• _Exercise details_: The records that follow must be reproduced in full, exactly as written.

• _Listing_:
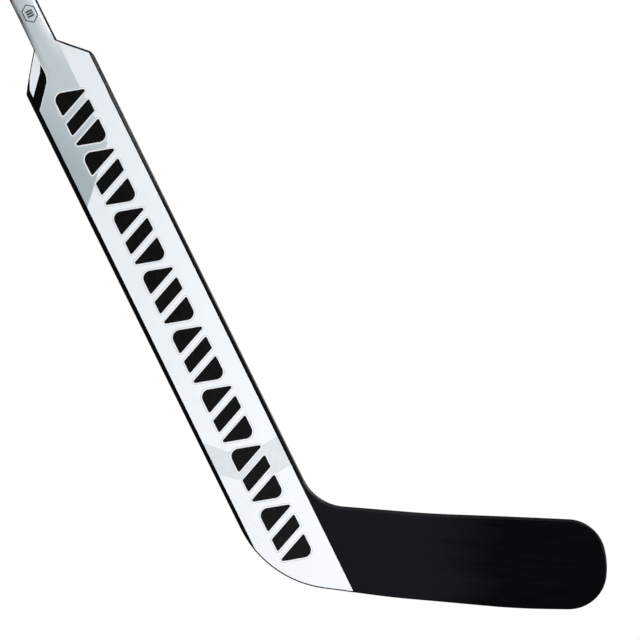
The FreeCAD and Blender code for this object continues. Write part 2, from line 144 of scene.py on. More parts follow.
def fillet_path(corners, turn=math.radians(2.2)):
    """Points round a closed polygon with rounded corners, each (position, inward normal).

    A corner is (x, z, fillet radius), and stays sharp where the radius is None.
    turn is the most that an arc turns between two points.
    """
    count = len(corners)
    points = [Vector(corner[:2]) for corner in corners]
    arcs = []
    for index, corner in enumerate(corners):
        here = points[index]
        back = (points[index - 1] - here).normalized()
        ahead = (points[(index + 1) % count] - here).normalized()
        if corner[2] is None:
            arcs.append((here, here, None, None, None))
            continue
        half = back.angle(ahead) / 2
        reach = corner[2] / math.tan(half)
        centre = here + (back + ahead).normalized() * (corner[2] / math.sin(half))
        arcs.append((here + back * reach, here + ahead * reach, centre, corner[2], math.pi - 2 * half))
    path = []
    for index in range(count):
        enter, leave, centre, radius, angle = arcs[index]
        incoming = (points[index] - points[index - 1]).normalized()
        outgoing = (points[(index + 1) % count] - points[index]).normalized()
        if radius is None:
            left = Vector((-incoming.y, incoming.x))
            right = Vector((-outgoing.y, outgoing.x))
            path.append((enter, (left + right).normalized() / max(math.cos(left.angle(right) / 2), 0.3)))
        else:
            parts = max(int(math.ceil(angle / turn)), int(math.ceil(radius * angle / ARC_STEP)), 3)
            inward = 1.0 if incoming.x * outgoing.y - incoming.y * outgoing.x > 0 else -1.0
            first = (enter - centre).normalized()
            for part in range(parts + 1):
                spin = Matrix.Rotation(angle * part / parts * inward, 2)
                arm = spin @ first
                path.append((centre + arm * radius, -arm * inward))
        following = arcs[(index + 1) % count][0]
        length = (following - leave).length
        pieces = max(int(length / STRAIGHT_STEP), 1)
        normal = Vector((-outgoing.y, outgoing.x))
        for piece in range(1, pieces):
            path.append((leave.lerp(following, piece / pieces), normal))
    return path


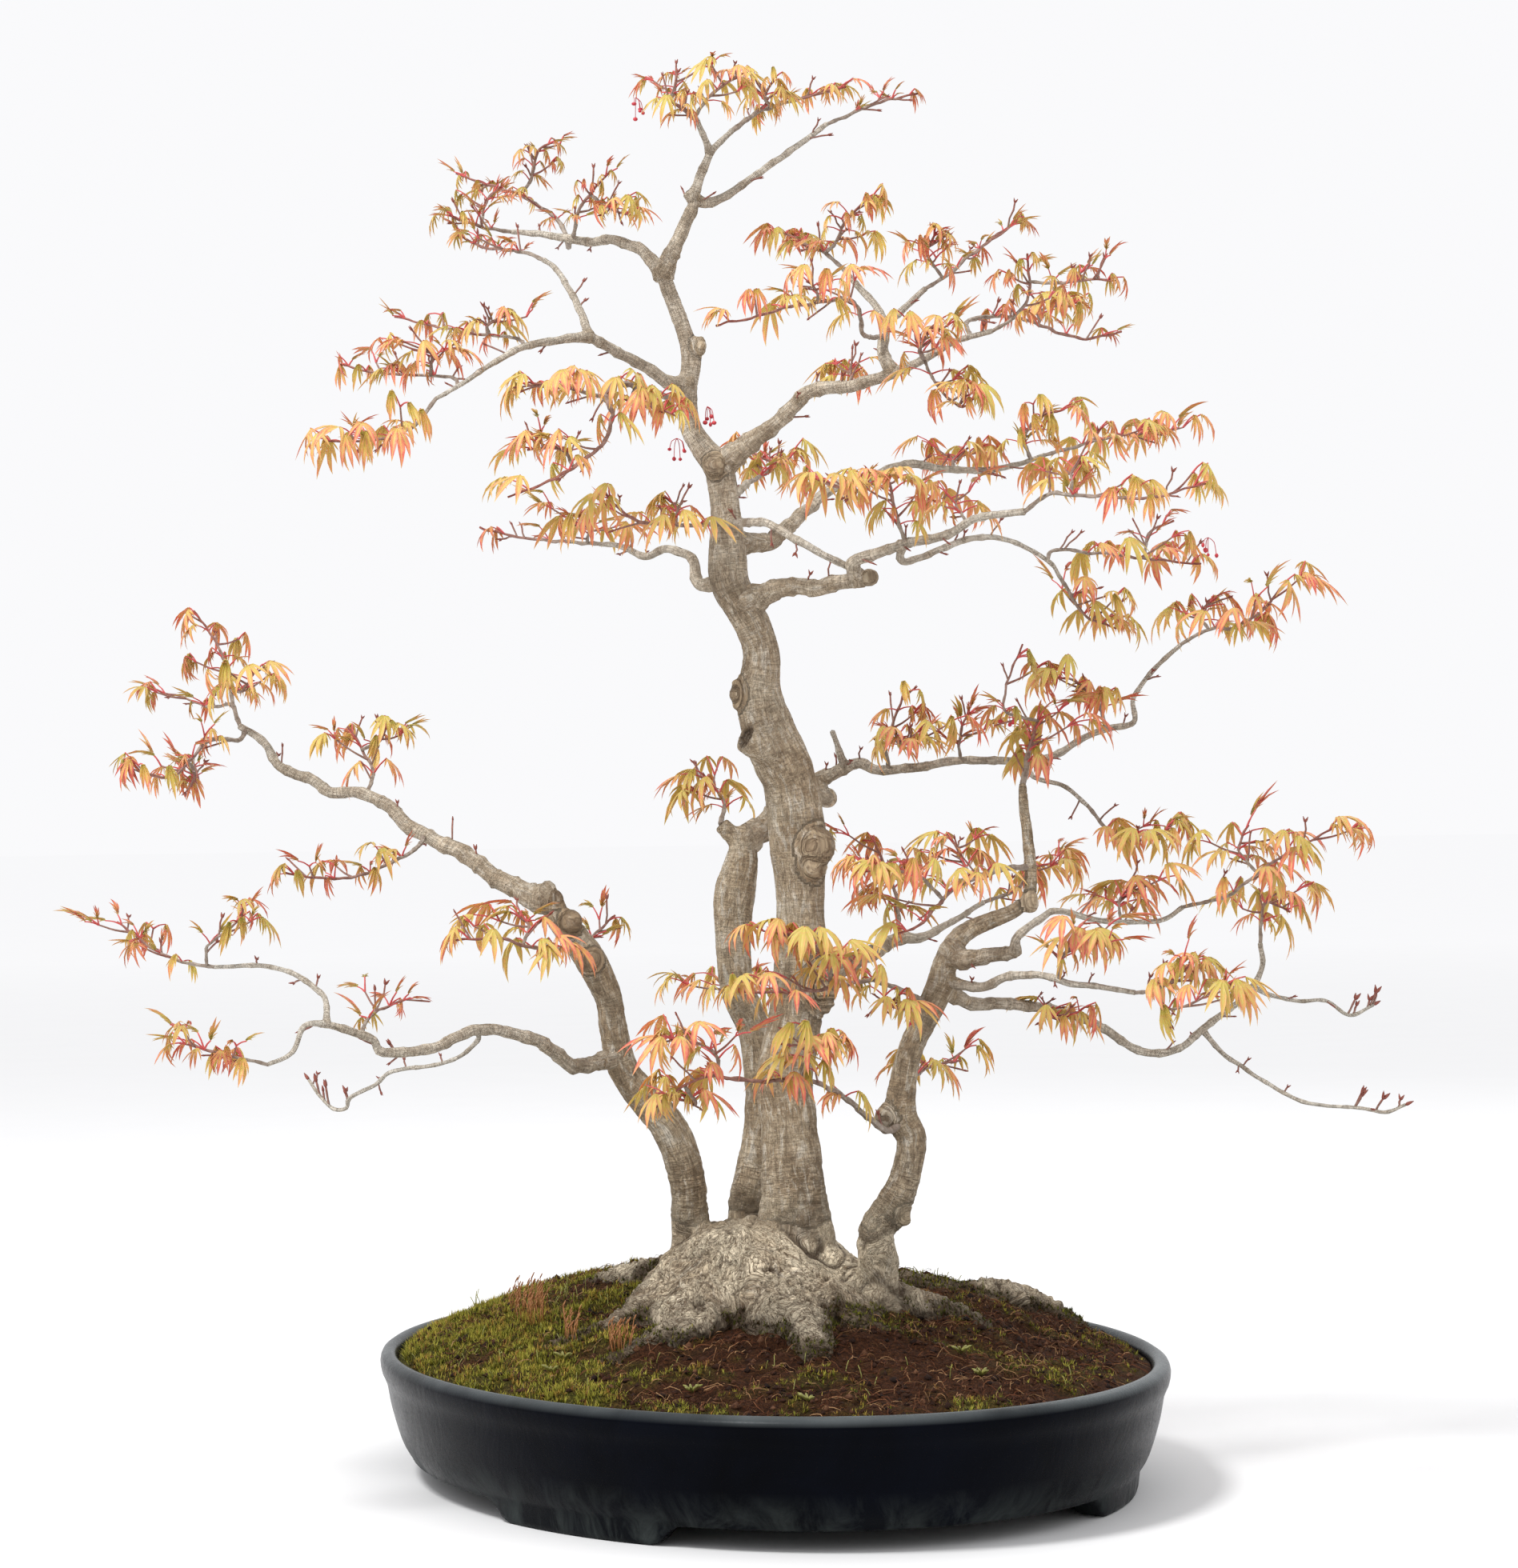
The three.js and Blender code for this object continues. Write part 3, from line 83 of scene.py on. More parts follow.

• _Output of the exercise_:
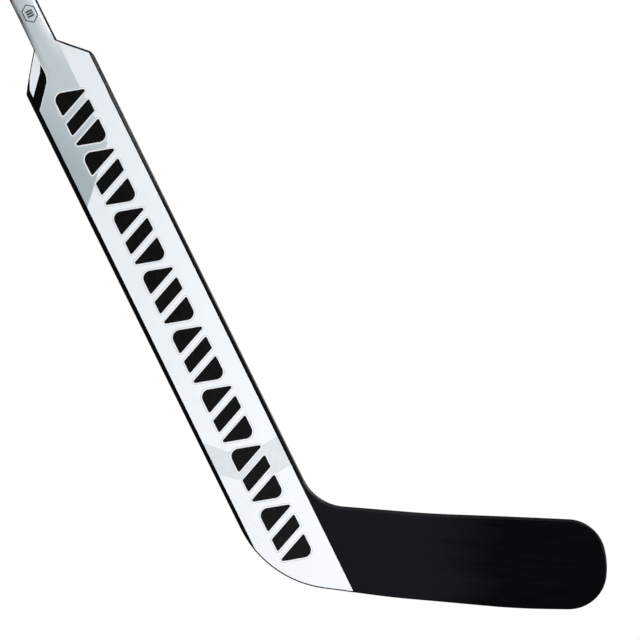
The FreeCAD and Blender code for this object continues. Write part 2, from line 144 of scene.py on. More parts follow.
def fillet_path(corners, turn=math.radians(2.2)):
    """Points round a closed polygon with rounded corners, each (position, inward normal).

    A corner is (x, z, fillet radius), and stays sharp where the radius is None.
    turn is the most that an arc turns between two points.
    """
    count = len(corners)
    points = [Vector(corner[:2]) for corner in corners]
    arcs = []
    for index, corner in enumerate(corners):
        here = points[index]
        back = (points[index - 1] - here).normalized()
        ahead = (points[(index + 1) % count] - here).normalized()
        if corner[2] is None:
            arcs.append((here, here, None, None, None))
            continue
        half = back.angle(ahead) / 2
        reach = corner[2] / math.tan(half)
        centre = here + (back + ahead).normalized() * (corner[2] / math.sin(half))
        arcs.append((here + back * reach, here + ahead * reach, centre, corner[2], math.pi - 2 * half))
    path = []
    for index in range(count):
        enter, leave, centre, radius, angle = arcs[index]
        incoming = (points[index] - points[index - 1]).normalized()
        outgoing = (points[(index + 1) % count] - points[index]).normalized()
        if radius is None:
            left = Vector((-incoming.y, incoming.x))
            right = Vector((-outgoing.y, outgoing.x))
            path.append((enter, (left + right).normalized() / max(math.cos(left.angle(right) / 2), 0.3)))
        else:
            parts = max(int(math.ceil(angle / turn)), int(math.ceil(radius * angle / ARC_STEP)), 3)
            inward = 1.0 if incoming.x * outgoing.y - incoming.y * outgoing.x > 0 else -1.0
            first = (enter - centre).normalized()
            for part in range(parts + 1):
                spin = Matrix.Rotation(angle * part / parts * inward, 2)
                arm = spin @ first
                path.append((centre + arm * radius, -arm * inward))
        following = arcs[(index + 1) % count][0]
        length = (following - leave).length
        pieces = max(int(length / STRAIGHT_STEP), 1)
        normal = Vector((-outgoing.y, outgoing.x))
        for piece in range(1, pieces):
            path.append((leave.lerp(following, piece / pieces), normal))
    return path


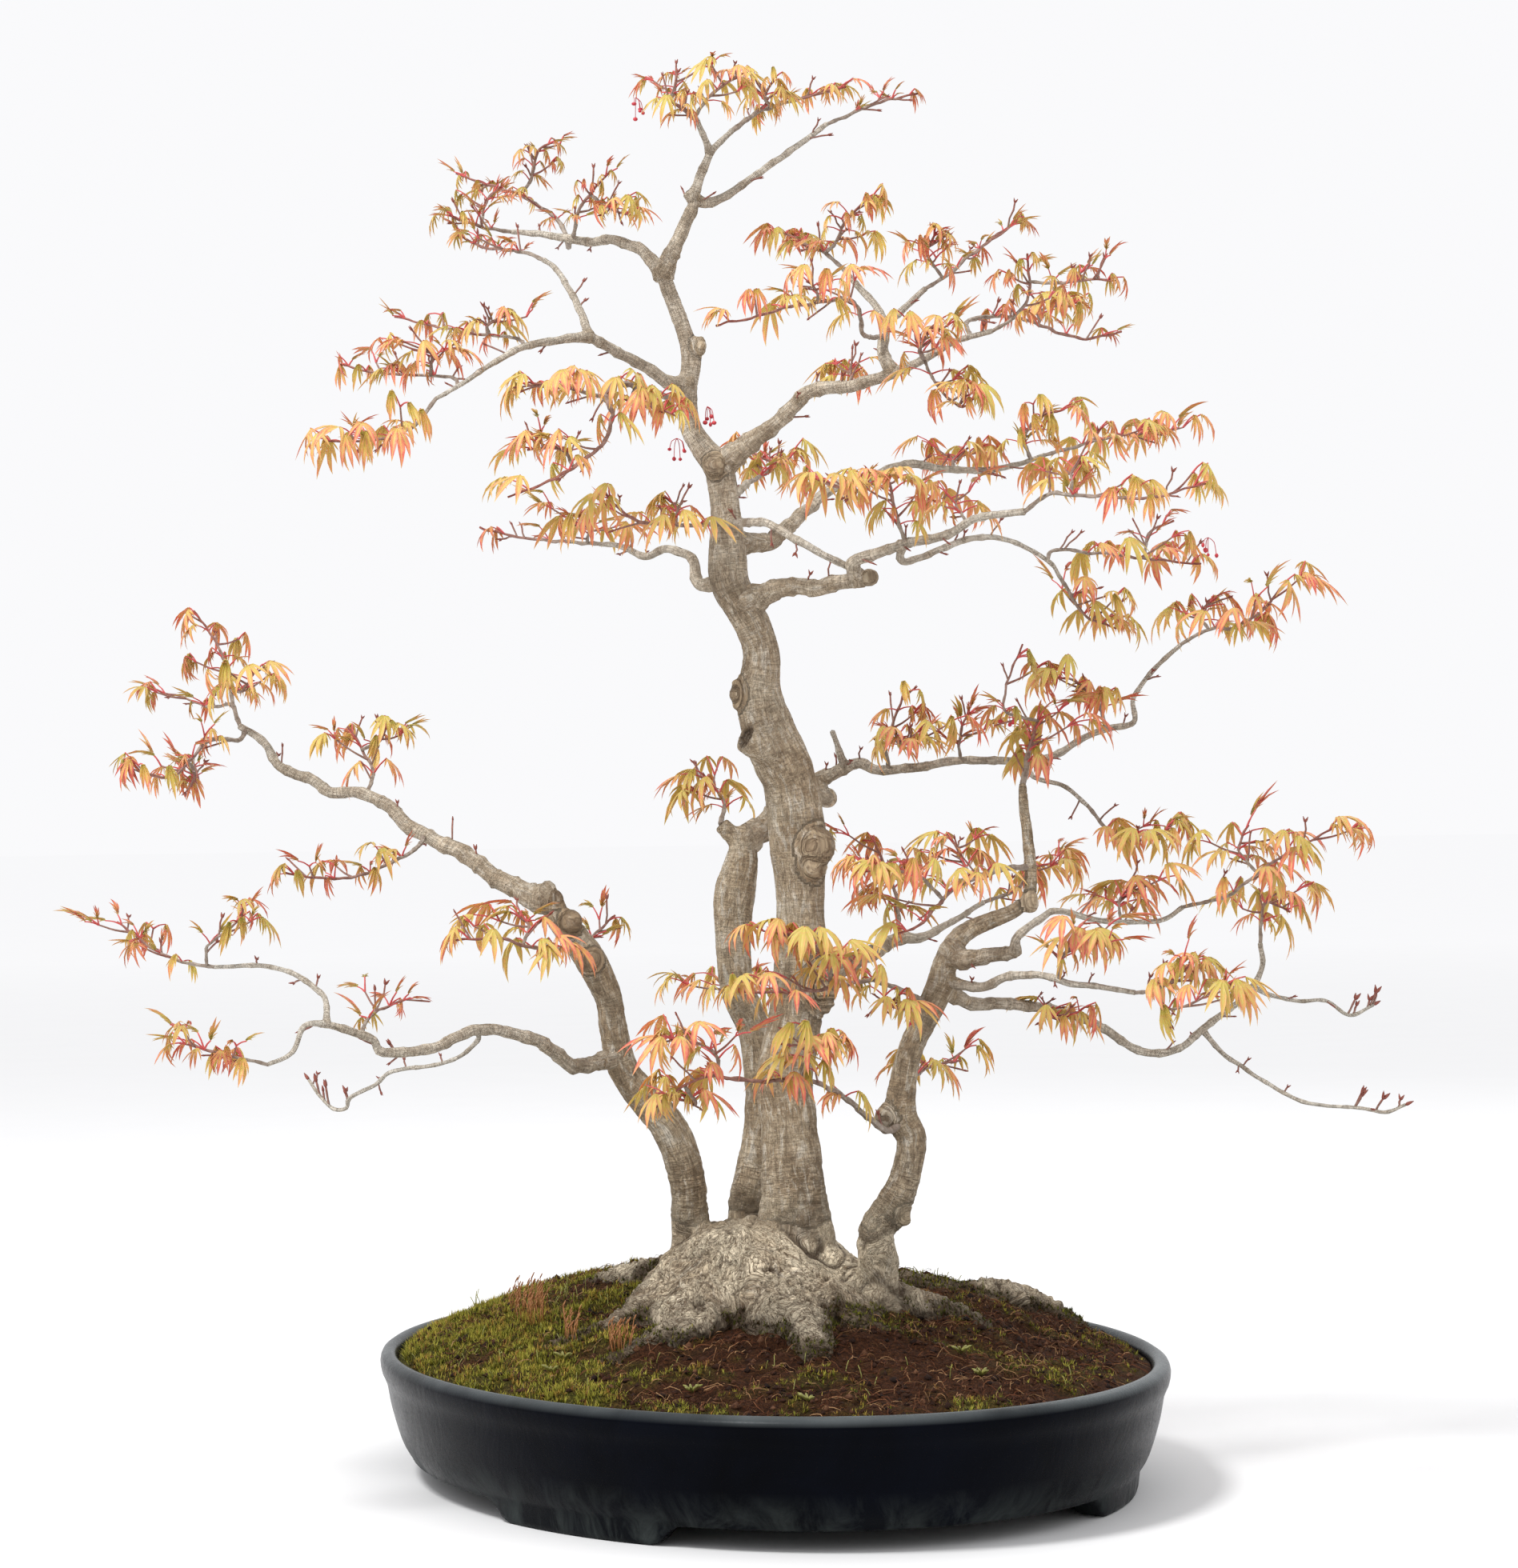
The three.js and Blender code for this object continues. Write part 3, from line 83 of scene.py on. More parts follow.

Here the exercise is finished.